International Journal of Digital Curation (Oct 2022)

Synchronic Curation for Assessing Reuse and Integration Fitness of Multiple Data Collections

  • Maria Esteva,
  • Weijia Xu,
  • Nevan Simone,
  • Kartik Nagpal,
  • Amit Gupta,
  • Moriba Jah

DOI
https://doi.org/10.2218/ijdc.v17i1.847
Journal volume & issue
Vol. 17, no. 1

Abstract

Read online

Data driven applications often require using data integrated from different, large, and continuously updated collections. Each of these collections may present gaps, overlapping data, have conflicting information, or complement each other. Thus, a curation need is to continuously assess if data from multiple collections are fit for integration and reuse. To assess different large data collections at the same time, we present the Synchronic Curation (SC) framework. SC involves processing steps to map the different collections to a unifying data model that represents research problems in a scientific area. The data model, which includes the collections' provenance and a data dictionary, is implemented in a graph database where collections are continuously ingested and can be queried.
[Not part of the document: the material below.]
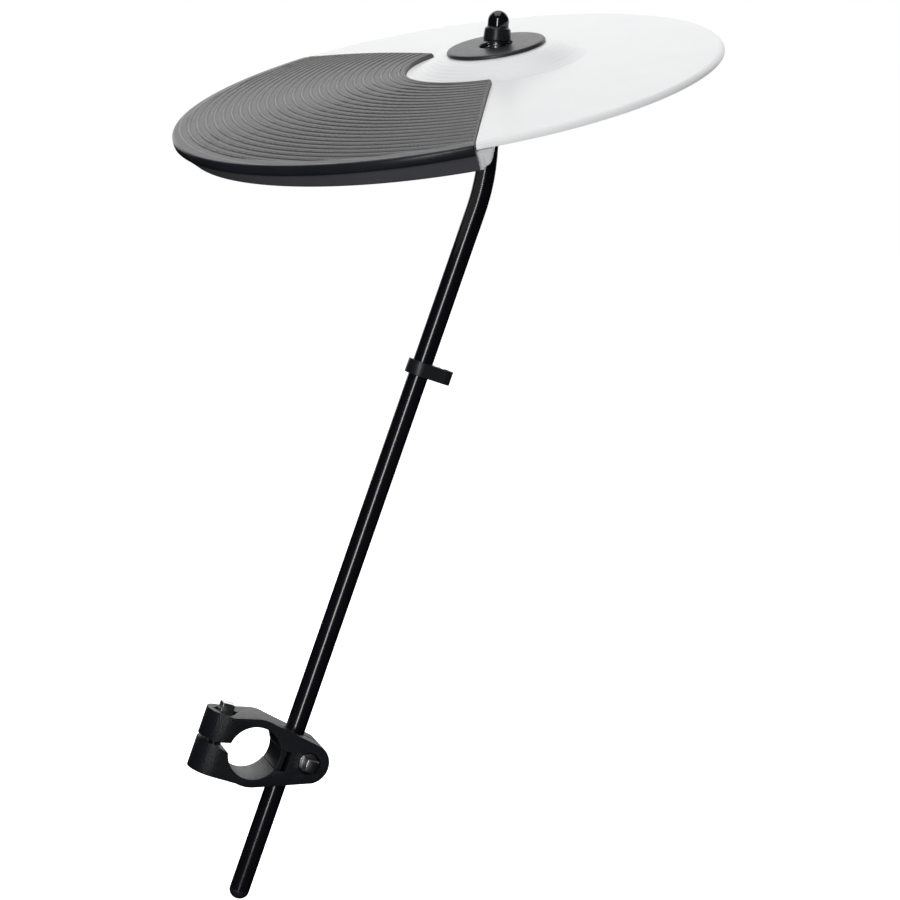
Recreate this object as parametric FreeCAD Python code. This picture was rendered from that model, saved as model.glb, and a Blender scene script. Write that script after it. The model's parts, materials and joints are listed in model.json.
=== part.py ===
"""Rod-mounted practice pad: a cymbal-shaped pad on a bent rod, held in a rack clamp.

Millimetres. +Z is up, along the rod's threaded stud. +Y runs along the bore that takes the
rack tube, and the origin is the middle of that bore. The rod leans towards +X as it rises,
and the pad's playing sector faces -X.

Three local frames keep the sizes simple:
- the clamp's frame is turned by LEAN about +Y, so the rod's straight part runs along its z;
- the stud's frame has its origin at the pad's hub, on the stud's axis;
- the pad's frame has +Z along the pad's axis and +X towards the middle of the sector.
"""
import FreeCAD, Part
import math
import os

from FreeCAD import Vector

os.makedirs("parts", exist_ok=True)

# ---- driving dimensions -------------------------------------------------------------------
# Rod
ROD_R = 4.8
STUD_R = 4.0
LEAN = 15.6                 # angle between the straight part and the stud
BEND_R = 105.0
FOOT_TO_BEND = 288.5        # clamp to the corner of the bend, along the straight part
BEND_TO_HUB = 60.6          # corner of the bend to the pad's hub, along the stud
ROD_BELOW = 68.0            # rod below the clamp's middle, without its tip
TIP_SOCKET = 8.0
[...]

SC has a collection analysis and comparison module to track updates, and to identify gaps, changes, and irregularities within and across collections. Assessment results can be accessed interactively through a web-based interactive graph. In this paper we introduce SC as an interdisciplinary enterprise, and illustrate its capabilities through its implementation in ASTRIAGraph, a space sustainability knowledge system.